Its £160 million hasn't just bought it top-notch content such as Four Weddings and Dog The Bounty Hunter - it's also got its hands on the ad sales contract, previously held by ids, for the newly acquired channels.
There's a danger in this ongoing consolidation that "clever" media falls by the wayside. Viacom Brand Solutions, one of the sales houses most renowned for clever stuff, has already gone and now ids will, at best, have less inventory to play with following the Sky/Virgin Media Television deal.
Both VBS and ids became known as sales operations willing to work outside the usual deals on innovative sponsorships and creative solutions. There might already be a greater onus on Sky to build a reputation for sales innovation, but it seems likely that there will be more consolidation of TV sales contracts and it's hard to escape the feeling that something at the more interesting end of media trading has been lost.
This could be damaging as so many award-winning ideas have come from media owners in the past few years. Consolidation may not entirely work against strong ideas, but there is a suspicion that the benefits of greater scale will not be invested in creativity but instead on providing improved margins for seller and buyer.

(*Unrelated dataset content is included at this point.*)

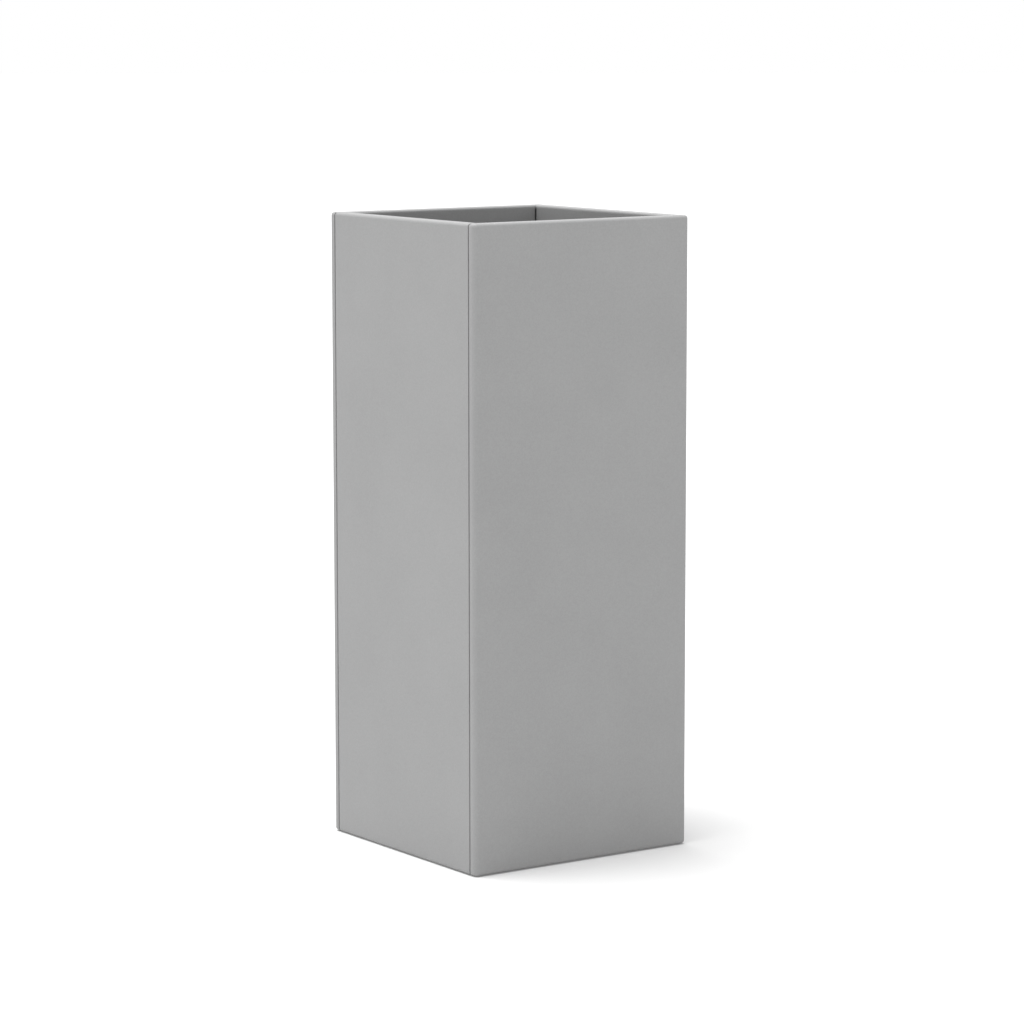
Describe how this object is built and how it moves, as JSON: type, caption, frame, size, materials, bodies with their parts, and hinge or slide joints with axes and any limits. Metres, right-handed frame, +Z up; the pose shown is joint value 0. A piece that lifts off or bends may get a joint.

That's not to say it's all doom and gloom. There are signs of hope that Channel 4's strategy review could yield something positive and the broadcaster would be building on some fine recent work from Mike Parker's strategic sales team, including a recent series of themed ad breaks. And, looking outside of TV, it was pleasing to see Bauer's investment last month in beefing up its once much-lauded creative solutions team.
But what of the agencies? They are all facing the issue that it's harder to get good work out in a tough economic climate where price seemingly beats the value of a strong idea. Yet because of fragmentation and evolving digital channels, there has arguably never been a greater need for media agencies to look at ways of becoming agencies of ideas.
Some agencies are certainly pushing in this direction and, while I take an early summer break to watch the World Cup in front of my telly, the next three instalments of this column will see three of the UK's top media planners (starting with PHD's David Wilding) tackle issues surrounding creativity in media planning. This should provide food for thought, especially as attention turns to this month's winning media entries at Cannes. It now seems more important that media agencies step up and deliver greater innovation, given that some of the more creatively led media owners are disappearing or finding their resources are cut.